DIFC chief economist Dr. Nasser Saidi says the paucity of bond issuance is resulting in a mismatching of short term debt and long term debt exposure in the region, which was one of the reasons behind the recent Dubai debt crisis.

Indeed, Dubai is the exception to the general rule of a lack of bond issuance in the region, but it is still a market over-reliant on bank lending to names rather than a capital market with the checks and balances of the bond market.

In developed markets capital is split roughly equally between bank debt, bonds and the stock market. In the Middle East region amazingly the bond market is under six per cent of total capital markets.

Dr.
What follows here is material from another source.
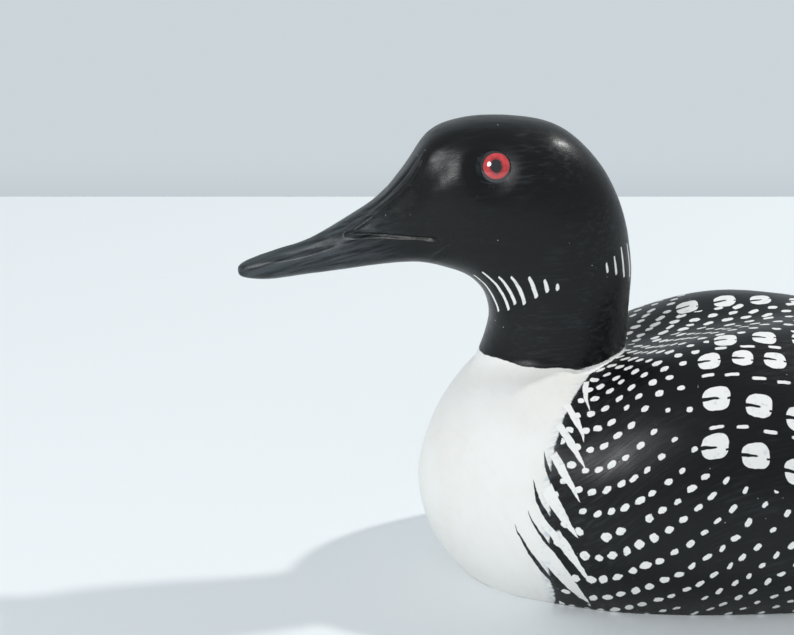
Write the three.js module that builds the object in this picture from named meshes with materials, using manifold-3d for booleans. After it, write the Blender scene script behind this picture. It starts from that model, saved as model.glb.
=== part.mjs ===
// Carved wooden loon figurine, about 296 mm from bill tip to tail, in millimetres with +Z up.
// The bird faces -X and its left side faces -Y. The origin is under the middle of the figure,
// on the plane that it stands on. One block of wood makes the body, neck, head and bill.
// Each eye is a separate domed glass button set in a drilled socket.

import * as THREE from 'three';
import { mergeVertices } from 'three/addons/utils/BufferGeometryUtils.js';
import Module from 'manifold-3d';

const wasm = await Module();
wasm.setup();

// Overall sizes. Stations along the bird are measured back from the bill tip.
const LENGTH = 296;
const BREAST_FRONT = 55.4;
const BEAM_AT = 145;
const HALF_BEAM = 56;
const BEAM_HEIGHT = 30;
const FRONT_REACH = BEAM_AT - BREAST_FRONT;
const TAIL_ROUND = 22;

// The block's own fullness: 2 is an ellipse, more is squarer.
const BACK_FULLNESS = 2.2;
const BELLY_FULLNESS = 2.1;
const BREAST_EASE = 1.1;

// Fineness of the faceted surface.
const BODY_RINGS = 52;
const BODY_SIDES = 48;
const HEAD_RINGS = 60;
const HEAD_SIDES = 32;
const EYE_SIDES = 24;

// Eyes: a domed button in a socket with a flared mouth.
const EYE_STATION = 77.6;
const EYE_HEIGHT = 132.9;
const EYE_OUT = 14.9;
const EYE_RAISE = THREE.MathUtils.degToRad(18);
const EYE_FORWARD = THREE.MathUtils.degToRad(10);
const EYE_RADIUS = 4.9;
const EYE_RIM = -0.4;
const EYE_DOME = 1.9;
const EYE_DOME_STEPS = 4;
const EYE_DEPTH = 3;
const SOCKET_GAP = 0.3;
const SOCKET_MOUTH = 5.9;
const SOCKET_FLARE = 1;
const SOCKET_TOP = 4;
const SOCKET_TOP_RADIUS = 6.2;

// Parting line of the bill: a shallow saw cut on each side.
const GAPE_FRONT = 33;
const GAPE_CORNER = 62;
const GAPE_FRONT_OUT = 7;
const GAPE_CORNER_OUT = 16.4;
const GAPE_HEIGHT = 108.9;
const GAPE_RISE = 2.2;
const GAPE_WIDTH = 1.1;
const GAPE_BELLY = 0.6;
const GAPE_DEPTH = 1.3;
const GAPE_REACH = 12;
const GAPE_SEGMENTS = 6;

// Depth of the block that is sawn off below the flat base.
const GROUND_DEPTH = 60;

// How quickly the head's two hidden or pointed ends close: the share of the ribs is its inverse.
const END_CLOSING = 12;

// Smooth line through a few [station, value] pairs, level beyond both ends.
function fair(pairs) {
  const slopes = pairs.map((pair, i) => {
    const before = pairs[Math.max(i - 1, 0)];
    const after = pairs[Math.min(i + 1, pairs.length - 1)];
    return (after[1] - before[1]) / (after[0] - before[0]);
  });
  return (station) => {
    if (station <= pairs[0][0]) return pairs[0][1];
    if (station >= pairs.at(-1)[0]) return pairs.at(-1)[1];
    const i = pairs.findIndex((pair) => pair[0] > station) - 1;
    const span = pairs[i + 1][0] - pairs[i][0];
    const k = (station - pairs[i][0]) / span;
    const bend = k * k * (3 - 2 * k);
    const out = k * (1 - k) * (1 - k) * span * slopes[i];
    const into = k * k * (k - 1) * span * slopes[i + 1];
    return pairs[i][1] + (pairs[i + 1][1] - pairs[i][1]) * bend + out + into;
  };
}

// Lines of the body, as a boat builder would draw them.
const beamHeight = fair([[55, 28], [BEAM_AT, BEAM_HEIGHT], [200, 33], [245, 39], [LENGTH, 37]]);
const rearHalfBeam = fair([[BEAM_AT, HALF_BEAM], [175, 54.5], [205, 46], [232, 34], [262, 23], [LENGTH, 17]]);
const backRise = fair([[75, 66], [83, 62.5], [90, 58.5], [97, 52.5], [105, 46.8], [112, 47.4], [118, 50.4],
  [122, 51.4], [135, 54], [150, 55.7], [165, 53.9], [182, 50.4], [205, 45.2], [230, 35], [255, 21],
  [275, 11.5], [LENGTH, 7]]);
const keelDrop = fair([[66, 56], [75, 55], [83, 54], [97, 49.5], [115, 48], [130, 46.2], [170, 46],
  [200, 45.5], [225, 40], [250, 27], [272, 15], [LENGTH, 8]]);
const valleyDepth = fair([[104, 0], [112, 3], [118, 6.4], [124, 8.4], [150, 8.3], [158, 6.6], [165, 4.4],
  [173, 2], [184, 0]]);
const valleySpread = fair([[110, 20], [122, 18], [150, 14], [165, 10], [180, 8]]);

// A piece starts as a ball whose poles are its two ends. Each point of the ball is then
// carried to the surface: t runs from end to end and turn runs once round from the top.
function carve(rings, sides, surface) {
  const ball = new THREE.SphereGeometry(1, sides, rings);
  ball.deleteAttribute('normal');
  const place = ball.attributes.position;
  const uv = ball.attributes.uv;
  for (let i = 0; i < place.count; i += 1) {
    const t = 1 - uv.getY(i);
    const turn = t > 0 && t < 1 ? uv.getX(i) * 2 * Math.PI : 0;
    const [x, y, z] = surface(t, turn);
    place.setXYZ(i, x, y, z);
  }
  return toSolid(ball);
}

function toSolid(geometry) {
  const bare = geometry.clone();
  bare.deleteAttribute('normal');
  bare.deleteAttribute('uv');
  const merged = mergeVertices(bare, 1e-4);
  const vertProperties = new Float32Array(merged.attributes.position.array);
  const triVerts = new Uint32Array(merged.index.array);
  return new wasm.Manifold(new wasm.Mesh({ numProp: 3, vertProperties, triVerts }));
}

function toGeometry(solid) {
  const mesh = solid.getMesh();
  const geometry = new THREE.BufferGeometry();
  geometry.setAttribute('position', new THREE.BufferAttribute(mesh.vertProperties, 3));
  geometry.setIndex(new THREE.BufferAttribute(mesh.triVerts, 1));
  return geometry;
}

// Superellipse arm: the sine or cosine of a turn, squared off by the fullness.
function squared(value, fullness) {
  return Math.sign(value) * Math.abs(value) ** (2 / fullness);
}

function bodySurface(t, turn) {
  const station = BREAST_FRONT + (LENGTH - BREAST_FRONT) * (1 - Math.cos(Math.PI * t)) / 2;
  const ahead = Math.max(0, (BEAM_AT - station) / FRONT_REACH);
  const behind = Math.max(0, (station - LENGTH + TAIL_ROUND) / TAIL_ROUND);
  const breast = Math.sqrt(Math.max(0, 1 - ahead ** 2));
  const end = breast * Math.sqrt(Math.max(0, 1 - behind ** 2));
  const halfBeam = rearHalfBeam(station) * end;
  const side = Math.sin(turn);
  const lift = Math.cos(turn);
  const fullness = lift > 0 ? BACK_FULLNESS : BELLY_FULLNESS;
  const y = halfBeam * squared(side, fullness);
  const height = lift > 0 ? backRise(station) * end ** BREAST_EASE : keelDrop(station) * end;
  const valley = valleyDepth(station) * Math.exp(-((y / valleySpread(station)) ** 2));
  const z = beamHeight(station) + height * squared(lift, fullness) - (lift > 0 ? valley * lift : 0);
  return [station - LENGTH / 2, y, z];
}

// Ribs of the head, from the bill tip over the crown and down the neck into the body.
// Each rib joins a point on the top or back line to one on the underside or throat line.
const RIBS = [
  { top: [0, 96.6], under: [0, 95.4], half: 0, full: 2 },
  { top: [2.6, 98.8], under: [1.6, 93.4], half: 2.9, full: 1.95 },
  { top: [12, 102.4], under: [10, 92.8], half: 4.5, full: 1.85 },
  { top: [22, 105.8], under: [21, 94.3], half: 5.6, full: 1.85 },
  { top: [33.8, 112.9], under: [33, 96.2], half: 7.2, full: 2.1 },
  { top: [43.2, 119.2], under: [45, 98.4], half: 9.8, full: 2.5 },
  { top: [50.9, 128.5], under: [56, 99.4], half: 13.4, full: 2.6 },
  { top: [58.2, 139.3], under: [64.4, 97.6], half: 16.6, full: 2.4 },
  { top: [69.3, 143.7], under: [70.5, 95.1], half: 18.7, full: 2.3 },
  { top: [84.2, 144.1], under: [74.6, 90.8], half: 19.6, full: 2.25 },
  { top: [98.8, 140.7], under: [76.4, 86], half: 19.4, full: 2.2 },
  { top: [110.7, 129.2], under: [76.9, 81.5], half: 18.6, full: 2.1 },
  { top: [117.7, 114.5], under: [76.2, 77], half: 18, full: 2 },
  { top: [120.6, 98], under: [74.9, 72.6], half: 17.8, full: 2 },
  { top: [120.2, 84], under: [73, 67.6], half: 18, full: 2 },
  { top: [119.2, 70], under: [71, 60], half: 18.6, full: 2 },
  { top: [112, 54], under: [80, 50], half: 12, full: 2 },
  { top: [97, 51], under: [95, 51], half: 0, full: 2 },
];

function curveOf(line) {
  return new THREE.SplineCurve(RIBS.map((rib) => new THREE.Vector2(...line(rib))));
}

const topLine = curveOf((rib) => rib.top);
const underLine = curveOf((rib) => rib.under);
const sideLine = curveOf((rib) => [rib.half, rib.full]);

function headSurface(t, turn) {
  const top = topLine.getPoint(t);
  const under = underLine.getPoint(t);
  const { x: half, y: full } = sideLine.getPoint(t);
  const end = Math.min(1, Math.sin(Math.PI * t) * END_CLOSING);
  const middle = top.clone().add(under).multiplyScalar(0.5);
  const arm = top.clone().sub(under).multiplyScalar(0.5 * end * squared(Math.cos(turn), full));
  const y = Math.max(0, half) * squared(Math.sin(turn), full);
  return [middle.x + arm.x - LENGTH / 2, y, middle.y + arm.y];
}

// Frame of an eye: its own +Z looks out of the head.
function eyeFrame(side) {
  const out = new THREE.Vector3(
    -Math.sin(EYE_FORWARD) * Math.cos(EYE_RAISE),
    side * Math.cos(EYE_FORWARD) * Math.cos(EYE_RAISE),
    Math.sin(EYE_RAISE),
  );
  const turned = new THREE.Quaternion().setFromUnitVectors(new THREE.Vector3(0, 0, 1), out);
  const at = new THREE.Vector3(EYE_STATION - LENGTH / 2, side * EYE_OUT, EYE_HEIGHT);
  return new THREE.Matrix4().compose(at, turned, new THREE.Vector3(1, 1, 1));
}

// A turned shape from [radius, height] pairs, standing on +Z.
function turned(outline) {
  const lathe = new THREE.LatheGeometry(outline.map((pair) => new THREE.Vector2(...pair)), EYE_SIDES);
  return lathe.rotateX(Math.PI / 2);
}

function eyeButton() {
  const outline = [[0, -EYE_DEPTH], [EYE_RADIUS, -EYE_DEPTH]];
  for (let i = 0; i <= EYE_DOME_STEPS; i += 1) {
    const rise = (i / EYE_DOME_STEPS) * (Math.PI / 2);
    outline.push([EYE_RADIUS * Math.cos(rise), EYE_RIM + EYE_DOME * Math.sin(rise)]);
  }
  outline[outline.length - 1][0] = 0;
  return turned(outline);
}

function socketTool(side) {
  const bore = EYE_RADIUS + SOCKET_GAP;
  const outline = [[0, -EYE_DEPTH - SOCKET_GAP], [bore, -EYE_DEPTH - SOCKET_GAP], [bore, -SOCKET_FLARE],
    [SOCKET_MOUTH, 0], [SOCKET_TOP_RADIUS, SOCKET_TOP], [0, SOCKET_TOP]];
  return toSolid(turned(outline).applyMatrix4(eyeFrame(side)));
}

// A thin lens-shaped blade that lies along the side of the bill and bites into it.
function gapeTool(side) {
  const run = GAPE_CORNER - GAPE_FRONT;
  const blade = new THREE.Shape();
  blade.moveTo(0, 0);
  blade.quadraticCurveTo(run * GAPE_BELLY, GAPE_WIDTH, run, GAPE_RISE);
  blade.quadraticCurveTo(run * GAPE_BELLY, -GAPE_WIDTH, 0, 0);
  const cut = { depth: GAPE_REACH, bevelEnabled: false, curveSegments: GAPE_SEGMENTS };
  const geometry = new THREE.ExtrudeGeometry(blade, cut);
  geometry.rotateX(Math.PI / 2);
  if (side > 0) geometry.translate(0, GAPE_REACH, 0);
  const spread = Math.atan2(GAPE_CORNER_OUT - GAPE_FRONT_OUT, run);
  geometry.rotateZ(side * spread);
  geometry.translate(GAPE_FRONT - LENGTH / 2, side * (GAPE_FRONT_OUT - GAPE_DEPTH), GAPE_HEIGHT);
  return toSolid(geometry);
}

// Half-space under the figure, so that it stands on a flat base.
function groundTool() {
  const ground = new THREE.BoxGeometry(2 * LENGTH, 2 * LENGTH, GROUND_DEPTH);
  ground.translate(0, 0, -GROUND_DEPTH / 2);
  return toSolid(ground);
}

function loonSolid() {
  let solid = carve(BODY_RINGS, BODY_SIDES, bodySurface).subtract(groundTool());
  solid = solid.add(carve(HEAD_RINGS, HEAD_SIDES, headSurface));
  for (const side of [-1, 1]) {
    solid = solid.subtract(socketTool(side)).subtract(gapeTool(side));
  }
  return solid;
}

const paintedWood = new THREE.MeshStandardMaterial({ color: 0x17191c, roughness: 0.45, metalness: 0 });
const redGlass = new THREE.MeshStandardMaterial({ color: 0xb3262b, roughness: 0.08, metalness: 0 });

const loon = new THREE.Group();

const body = new THREE.Mesh(toGeometry(loonSolid()), paintedWood);
body.name = 'carved_loon';
loon.add(body);

for (const [name, side] of [['left_eye', -1], ['right_eye', 1]]) {
  const eye = new THREE.Mesh(eyeButton(), redGlass);
  eye.name = name;
  eye.applyMatrix4(eyeFrame(side));
  loon.add(eye);
}

export default loon;
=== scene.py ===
# %% [markdown]
# A carved and painted wooden loon, about 296 mm from bill tip to tail.
# The real figure is one block of wood, sawn to an outline, rounded with knives and rasps, sanded, and
# painted by hand with a small brush. Two domed glass eyes sit in drilled sockets.
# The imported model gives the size, the place and the form. This lesson makes the finer surface and the paint.

import math

import bmesh
import bpy
import numpy as np
from mathutils import Euler, Matrix, Vector, noise
from mathutils.kdtree import KDTree


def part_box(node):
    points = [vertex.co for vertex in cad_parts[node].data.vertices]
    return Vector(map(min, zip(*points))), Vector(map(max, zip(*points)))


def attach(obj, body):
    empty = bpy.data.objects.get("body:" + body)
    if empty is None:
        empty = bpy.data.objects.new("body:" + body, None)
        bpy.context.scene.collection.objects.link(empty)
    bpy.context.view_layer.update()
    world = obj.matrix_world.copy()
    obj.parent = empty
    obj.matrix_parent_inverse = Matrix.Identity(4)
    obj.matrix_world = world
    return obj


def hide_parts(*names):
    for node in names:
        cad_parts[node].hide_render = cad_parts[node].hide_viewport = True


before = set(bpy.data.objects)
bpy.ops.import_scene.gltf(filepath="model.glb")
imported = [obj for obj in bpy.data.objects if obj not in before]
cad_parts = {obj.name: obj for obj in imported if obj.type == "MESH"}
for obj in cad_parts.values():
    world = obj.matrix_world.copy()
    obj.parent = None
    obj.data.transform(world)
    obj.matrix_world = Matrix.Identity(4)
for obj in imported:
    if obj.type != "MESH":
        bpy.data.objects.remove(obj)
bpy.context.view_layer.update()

# %% [markdown]
# Stations are counted in millimetres back from the bill tip, as a carver lays out a block, and Blender
# works in metres. The bird faces -X, so a station turns into an x by one subtraction.

# %% Stations and units
MM = 0.001
BLOCK_LOW, BLOCK_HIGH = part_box("carved_loon")
LENGTH = (BLOCK_HIGH[0] - BLOCK_LOW[0]) / MM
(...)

Saidi believes a hidden bonus from the current global financial crisis could well be that it forces regional governments to build up their local currency bond markets. He contends that the small additional cost paid for the finance – by contrast to interest-free government handouts – is more than justified in terms of the macro economic advantages.

Macro control

These include the greater availability of funding for large infrastructure projects, an alternative to bank finance for corporates, the ability to finance budget deficits in local currency, the facility to intervene in supporting local capital markets and the creation of mortgage markets for home loans.

Governments found themselves wanting for such controls in the recent global financial crisis and were thereby handicapped in what they could do. Hence the interest now among GCC policy makers in bond markets, quite apart from their obvious need to refinance a lot of short-term bank debt.

So bond markets are the answer to the lack of debt in the region, and that should change over the coming few years.